"Symbols, Signs & Signets: A Pictorial Treasury With Over 1350 Illustrations" by Ernst Lehner (published 1950)


“Symbols, Signs, & Signets: A Pictorial Treasury With Over 1350 Illustrations” by Ernst Lehner (1950) is a book as impressive as its title. Lehner’s categorization system of these phenomena does not tend toward geography, which gives the text as a whole a holistic feel. Rather, the book is organized by subjects of universal value, i.e. “Symbolic Gods & Deities”, “Astronomy & Astrology”, “Alchemy”, and the “Magic & Mystic”, to name just the first few subject matters out of thirteen. The phenomena themselves, the “Signs, Symbols, & Signets” of his title, are simplified reproductions of the images, made to be viewed in their most basic and simple form: black and white, and without embellishments of any kind save for whatever was provided by the print press.

What may be understood at first glance as an encyclopedic and thus exhaustive account is incredibly softened by Lehner’s introductions, one might call them editorials, which begin each chapter. He is sentimental about his work, and rightfully so:

“The focus of interest in this study is more special: to trace man’s evolution as an artist and designer and to do this through the signs, seals and symbols he has left as his record. Unfortunately man is a destroyer as well as a creator; and the 60,000 or more prints and the elaborate reference library it has taken the author the better part of a lifetime to assemble were destroyed in a split second by the dynamite charge of a retreating army in the last war.” (from Lehner’s note ‘To The Reader’)

Also, the Introduction to this body of work seems to instruct that this book must be *read*. The introduction, written not by Lehner but by another man by the name of Ervine Metzl, notes that symbols such as these are essential to the idea of humankind. Metzl’s ideas concerning these symbols, it is clear, is vastly different – than marks of an animal (even one of our own species) relieving himself on a piece of land to communicate what is their own territory and not another’s.

“Behind the Veil of Time, primitive man has left a record of himself in symbols created ages before he learned to write. Just as a child piles up sticks and stones to represent concepts for which he has not yet learned words, mankind in its childhood built cairns and marked trees in its first efforts of self-expression.”

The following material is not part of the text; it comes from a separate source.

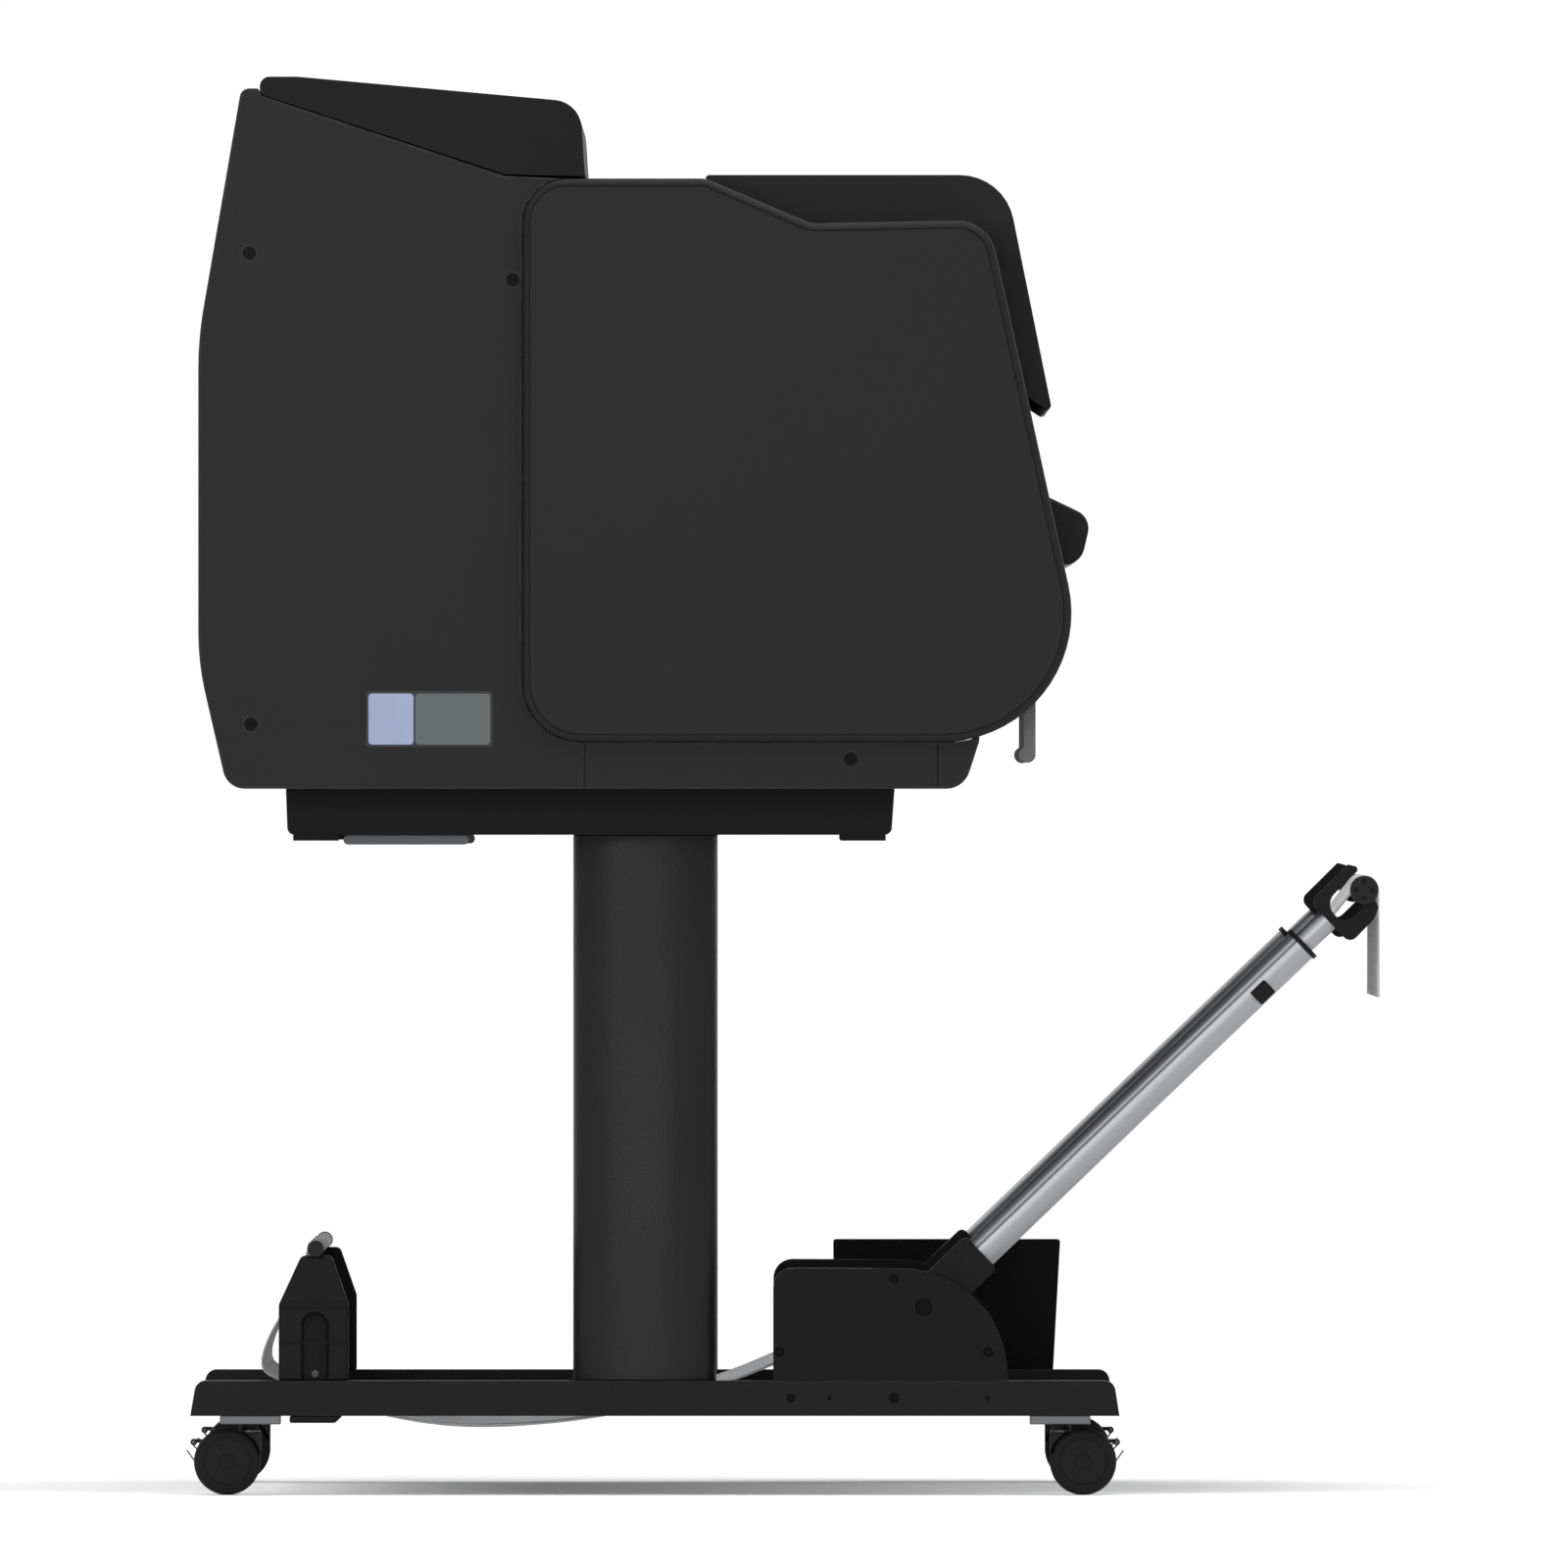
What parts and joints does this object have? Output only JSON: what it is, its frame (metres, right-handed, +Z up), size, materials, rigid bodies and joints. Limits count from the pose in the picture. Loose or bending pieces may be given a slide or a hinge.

What Metzl hints at, and what is later confirmed in the book, is that many of these signs, symbols, and signets rose out of a desire beyond survival and from a new kind of necessity. To interpret the foundations of this book, that necessity appears to have come from two different origins:

1.  To represent experiences within the psyche and from the outside world which were (then or even now) unexplainable (for example, to whom do we pray about love, for love? Aphrodite from Roman mythology, perhaps, whose name, image, and story/mythos became a visual symbol that has lasted throughout centuries)

2.    To have a *record* that would remain after death, as some kind of remembrance. Of *what* kind of remembrance requires a close study of a particular symbol: it may be to commemorate civilization (the Arms of Great Britain or the Seal of the United States, for example), it might be to signify authorship (watermarks, for example – which has a particularly interesting origin story as they were accidental occurrences at first), or ownership (branding cattle, for example). But also, the more ephemeral and transient elements: love, evil, power. To visualize these inherently *non*-visual inner worlds of humankind is what the majority of this text is about.

To go through every single page of this book is to merely *glance* at the awe-inspiring qualities of life itself. That a person would think to represent the fine line between a protective and stoic nature and the element of fierce brutality and savagery lying under the surface of that by visualizing a Griffon, an imagined animal with the body of a lion and the head of an eagle, is fascinating, to say the least. What an excellent representation of that which has only been felt, and then talked about in stories. It’s final culmination an image, an inner world now seen in plain sight, with the ability to signify power, wariness, and even comradery.

There are endless questions and analyses to be drawn out (no pun intended) from this treasury – bringing limitless potential to the minds of its readers. It is important to note that Lehner does mention, quite directly in his introduction to Printers’ Marks, that the condition and character of signs, symbols, and signets has been degraded as we enter and progress into modernity and now post-modernity:

“Printers were their own publishers. They belonged to the intellectual and upper class of their time… with the dawn of the 17th century, commercial publishers, who were not skilled printers, took over… with that unprofessional attitude on the part of this new generation of publishers one of the most artistic periods in the history of signets came to an early and inglorious end.”